Discovery Misconduct

“Federal courts do not require perfection in ESI discovery… [t]he touchstone of discovery of ESI is reasonableness,” Judge Dembin wrote.  Here, the Court found that RFT, their CEO, and their counsel had not been reasonable but instead engaged in widespread discovery misconduct, which contributed to the concealment of documents that were relevant and favorable to Plaintiff, causing unnecessary delay and needlessly increasing the cost of litigation. 

Specifically, Judge Dembin identified the following discovery violations: (i) Defendants signed certifications that certain documents did not exist – even though they did; (ii) Defendants signed certifications stating that they had no knowledge as to whether certain events occurred – even though it knew that those events had occurred; (iii) Defendants’ attorneys failed to communicate to them the importance of preserving relevant documents; (iv) Defendants instructed RFT employees to “destroy” documents because they were relevant to the lawsuit; (v) Defendants’ attorneys allowed the attorneys and vendors handling the ESI production to use limiting search terms, such as the word “confidential” to justify withholding as privileged more than 150,000 pages of ESI that were not privileged; and (vi) Defendants’ attorneys failed to produce over 375,000 pages of ESI until well after the close of discovery because they failed to perform quality control checks or to supervise their ESI vendor.


Despite the fact that the parties notified the Court that they were/are in the process of finalizing a settlement, the Court emphasized that its decision to impose sanctions “outlives the anticipated settlement and voluntary dismissal of the case.”  The Court stated that the improperly certified discovery responses were an “abuse of discovery and fraud upon the court.”  Further, Judge Dembin found that “the attorneys’ total abdication of their obligation to communicate the duty to preserve evidence to their clients in an effective manner warrants severe sanctions.” 
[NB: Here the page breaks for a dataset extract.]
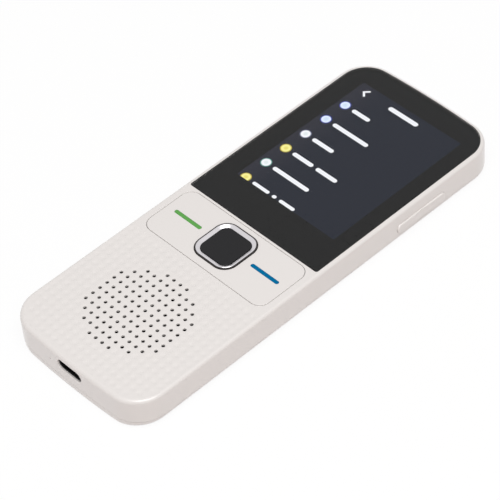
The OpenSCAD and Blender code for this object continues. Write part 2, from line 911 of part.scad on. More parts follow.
module speaker_gasket() {
    color("#404145") difference() {
        disc(speaker_r, speaker_top, speaker_top + gasket_t);
        disc(speaker_r - speaker_rim, speaker_top - through, speaker_top + gasket_t + through);
    }
}

module grille_cloth() {
    color("#2c2c2e") disc(cloth_r, front_under - cloth_t, front_under - hair);
}

module microphone() {
    color("#c8b170")
        box(-mic_x - mic_w / 2, -mic_x + mic_w / 2, mic_y, mic_y + mic_l, board_top, board_top + mic_h);
}

module microphone_boot() {
    wall_y = end_wall_y + side_wall + bow_drop(mic_x + boot_w / 2, body_w - 2 * side_wall, end_bow);
    color("#2b2b2d") difference() {
        box(
            -mic_x - boot_w / 2, -mic_x + boot_w / 2,
            wall_y + boot_gap, mic_y - boot_gap, board_top, board_top + boot_h
        );
        translate([-mic_x, end_wall_y, mic_z]) rotate([-90, 0, 0])
            cylinder(d = mic_hole_d, h = side_wall + 3 * through, $fn = mic_fn);
    }
}

// ---- Battery ----

module battery_cell() {
    color("#aeb3ba") translate([0, battery_foot_y + battery_l / 2, battery_z])
        rounded_block(battery_w, battery_l, battery_r, battery_t);
}

module battery_tape() {
    color("#d9c9a0") box(
        -battery_w / 2 + battery_tape_side, battery_w / 2 - battery_tape_side,
        battery_foot_y + battery_tape_end, battery_foot_y + battery_l - battery_tape_end,
        floor_t, battery_z
    );
}

module battery_leads() {
    lead_z = board_z - connector_h / 2;
    color("#b02a26") for (side = [-1, 1])
        translate([lead_x + side * lead_pitch / 2, board_end_y - lead_lap, lead_z]) rotate([-90, 0, 0])
            cylinder(r = lead_r, h = battery_foot_y - board_end_y + lead_lap, $fn = lead_fn);
}

module battery_connector() {
    color("#e8e4d8") translate([0, board_end_y - lead_lap - connector_l / 2, 0])
        chip(lead_x, 0, connector_w, connector_l, connector_h);
}

// ---- Volume rocker ----

module volume_rocker() {
    pad_z0 = rocker_z - rocker_w / 2;
    face_x = half_w + rocker_proud;
    color("#e4e0dd") {
        difference() {
            translate([rocker_back_x + rocker_back_t - sink, rocker_y, rocker_z])
                rotate([90, 0, 90]) rounded_block(
                    rocker_l, rocker_w, rocker_w / 2 - rocker_flat,
                    face_x - rocker_back_x - rocker_back_t + sink
                );
            translate([face_x + rocker_dip_r - rocker_dip, rocker_y, pad_z0 - through])
                cylinder(r = rocker_dip_r, h = rocker_w + 2 * through, $fn = dip_fn);
        }
        box(
            rocker_back_x, rocker_back_x + rocker_back_t,
            rocker_y - rocker_window_l / 2 - rocker_back_over,
            rocker_y + rocker_window_l / 2 + rocker_back_over,
            pad_z0, pad_z0 + rocker_w
        );
        translate([rocker_pin_x, rocker_y, rocker_z - rocker_window_w / 2 - lug_t])
            cylinder(r = rocker_pin_r, h = rocker_window_w + 2 * lug_t, $fn = bore_fn);
    }
}

module volume_switches() {
    color("#c9ccd0") for (side = [-1, 1]) translate([0, rocker_y + side * side_switch_y, 0]) box(
        side_board_x + side_board_t, side_board_x + side_board_t + side_switch_t,
        -side_switch_l / 2, side_switch_l / 2,
        rocker_z - side_switch_w / 2, rocker_z + side_switch_w / 2
    );
}

module side_board() {
    color("#1d5a37") box(
        side_board_x, side_board_x + side_board_t,
        rocker_y - side_board_l / 2, rocker_y + side_board_l / 2,
        side_board_z, side_board_z + side_board_h
    );
}

module wifi_antenna() {
    color("#c07a2c") box(
        -wall_inner_x + antenna_gap, -wall_inner_x + antenna_gap + antenna_t,
        rocker_y - antenna_l / 2, rocker_y + antenna_l / 2,
        seam_z + lip_h + antenna_low, front_under - antenna_high
    );
}

// ---- Screws ----

module cover_screws() {
    color("#8f9296") for (spot = screw_spots) translate([spot[0], spot[1], head_recess]) difference() {
        union() {
            cylinder(r = screw_head_r, h = screw_head_h, $fn = bore_fn);
            cylinder(r = screw_r, h = screw_head_h + screw_l, $fn = bore_fn);
        }
        for (turn = [0, 90]) rotate([0, 0, turn])
            translate([-slot_l / 2, -slot_w / 2, -through]) cube([slot_l, slot_w, through + slot_depth]);
    }
}

front_housing();
rear_cover();
cover_lens();
lens_tape();
lcd_panel();
lcd_backlight();
lcd_flex();
lcd_connector();
key_plate();
green_mark();
blue_mark();
button_ring();
center_button();
left_switch();
center_switch();
right_switch();
main_board();
processor();
memory_chip();
power_chip();
chip_capacitors();
rf_shield();
usb_c_shell();
usb_c_tongue();
speaker_frame();
speaker_cone();
speaker_magnet();
speaker_gasket();
grille_cloth();
microphone();
microphone_boot();
battery_cell();
battery_tape();
battery_leads();
battery_connector();
volume_rocker();
volume_switches();
side_board();
wifi_antenna();
cover_screws();
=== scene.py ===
"""Handheld translator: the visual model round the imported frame.

Metres: z = 0 is the flat rear face, +Z points out of the front face, +Y to the display end
and +X to the volume rocker. Sizes are written in millimetres times MM, or read from the frame.
"""

import json
import math

import bmesh
import bpy
from mathutils import Matrix, Vector


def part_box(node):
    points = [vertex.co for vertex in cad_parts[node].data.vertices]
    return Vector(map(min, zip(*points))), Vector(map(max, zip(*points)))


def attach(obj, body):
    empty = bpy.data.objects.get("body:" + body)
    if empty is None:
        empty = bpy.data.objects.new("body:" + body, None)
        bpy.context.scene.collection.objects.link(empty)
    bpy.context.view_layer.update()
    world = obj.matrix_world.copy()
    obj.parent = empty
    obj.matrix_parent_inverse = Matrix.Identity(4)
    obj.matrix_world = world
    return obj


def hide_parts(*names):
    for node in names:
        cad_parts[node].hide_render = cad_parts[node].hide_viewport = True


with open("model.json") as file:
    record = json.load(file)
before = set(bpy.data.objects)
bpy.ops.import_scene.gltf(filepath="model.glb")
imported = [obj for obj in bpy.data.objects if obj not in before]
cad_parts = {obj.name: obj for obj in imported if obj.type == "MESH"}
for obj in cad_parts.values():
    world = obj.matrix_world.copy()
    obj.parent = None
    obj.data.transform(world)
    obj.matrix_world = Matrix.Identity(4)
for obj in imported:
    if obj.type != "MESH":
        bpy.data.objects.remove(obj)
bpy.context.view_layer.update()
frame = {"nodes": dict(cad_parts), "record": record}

MM = 0.001

# ---- Sizes, from the frame or as the part's source gives them ----

housing_low, housing_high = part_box("front_housing")
lens_low, lens_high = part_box("cover_lens")
plate_low, plate_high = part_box("key_plate")
ring_low, ring_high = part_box("button_ring")
cap_low, cap_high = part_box("center_button")
panel_low, panel_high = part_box("lcd_panel")
rocker_low, rocker_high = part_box("volume_rocker")
port_low, port_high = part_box("usb_c_shell")
tongue_low, tongue_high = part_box("usb_c_tongue")
screws_low, screws_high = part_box("cover_screws")
cloth_low, cloth_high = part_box("grille_cloth")
green_low, green_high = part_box("green_mark")
blue_low, blue_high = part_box("blue_mark")
mic_low, mic_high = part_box("microphone")

BODY_T = lens_high.z
BODY_W = 2 * housing_high.x
HALF_L = housing_high.y
CORNER_R = 9.4 * MM
END_BOW = 1.0 * MM
FRONT_SIDE_R = 0.9 * MM
FRONT_END_R = 1.3 * MM
REAR_SIDE_R = 2.8 * MM
REAR_END_R = 1.0 * MM
SIDE_WALL = 1.5 * MM
FRONT_WALL = 1.6 * MM
COVER_T = 1.4 * MM
SEAM_GAP = 0.1 * MM
SEAM_Z = housing_low.z
FRONT_UNDER = BODY_T - FRONT_WALL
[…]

Accordingly, Judge Dembin ordered Defendants to pay Plaintiff’s attorneys’ fees and costs incurred in seeking discovery from Defendants from October 18, 2013 to the date of the Order (HME is requesting $1.3 million in fees and $49,000 in costs).  The Court also recommended that the district court grant HME’s request for issue sanctions and an adverse inference instruction against Defendants if the settlement is not finalized and the matter proceeds to trial.  

Lessons from the Court

One-third of the 78-page order outlines specific document requests, the response by Defendants, an explanation as to why the response was false or improper, and includes a section entitled “Inquiry Attorneys Should Have Made.”  Here is a summary of the Court’s do’s and don’ts:

  1. Don’t: Certify document production responses before reviewing the documents (or at the very least a sample of the documents) in order to meet a discovery deadline.  
  2. Do: Be transparent with both opposing counsel and the court about the large amount of ESI.
  3. Do: Engage in meaningful and collaborative discussions with opposing counsel about the volume of ESI, the ESI production methodology, and the timetable required.
  4. Do: If the ESI is voluminous, seek an extension informing the court of the proposed methodology and the technological and time constraints necessitating extension (so that document collection and some sampling can occur).
    1. For example, in this case, Defendants could have filed a motion for protective order or an ex parte discovery motion seeking to extend the time to respond detailing the large amount of ESI, the time and technology constraints, and their proposed collection and processing methodology.  Instead, lead counsel made the decision to sign false discovery responses without making any efforts to assure that the responses accurately reflected the documents.
  5. Do: When relying on a sample of the ESI, inform both opposing counsel and the court that the representation that all responsive documents have been produced was based on a sampling, and inform them of the sampling methodology used.  
  6. Don’t: Certify discovery responses denying the existence of documents based solely on one client’s word if that reliance is not appropriate under the circumstances.  
  7. Do: If the client is a company, talk to other high level or “key” employees who would be privy to the communications at issue.
    1. For example, in this case, the Court said it was not reasonable to accept only the CEO’s response that certain documents did not exist without asking other company employees, especially since there were many other executive level employees who knew responsive documents existed.
  8. Do: Become familiar with clients’ information systems and computer data structure in order to adequately advise the client of the duty and method for preserving evidence.
  9. Do: Effectively communicate a litigation hold tailored to the client and particular lawsuit so that the client will understand what actions to take and which to avoid and will actually take the steps necessary to preserve evidence.
  10. Do: After a litigation hold has been implemented, continue to monitor a client’s compliance with the litigation hold. 
  11. Don’t: Delegate critical discovery tasks without an appropriate monitoring or quality control plan in place.
  12. Do: Supervise associates, staff, and contractors (including ESI vendors) who are involved in the document collection, review, and production process.

As the use of email and other electronically stored information continues to grow, it is imperative that attorneys are knowledgeable about the source and extent of ESI and take the necessary steps to ensure all potentially relevant ESI is preserved and collected.  Judge Dembin’s suggestions are great reminders of practical steps attorneys can implement when handling ESI, and further highlights the attorney’s duty to be actively engaged in the discovery process.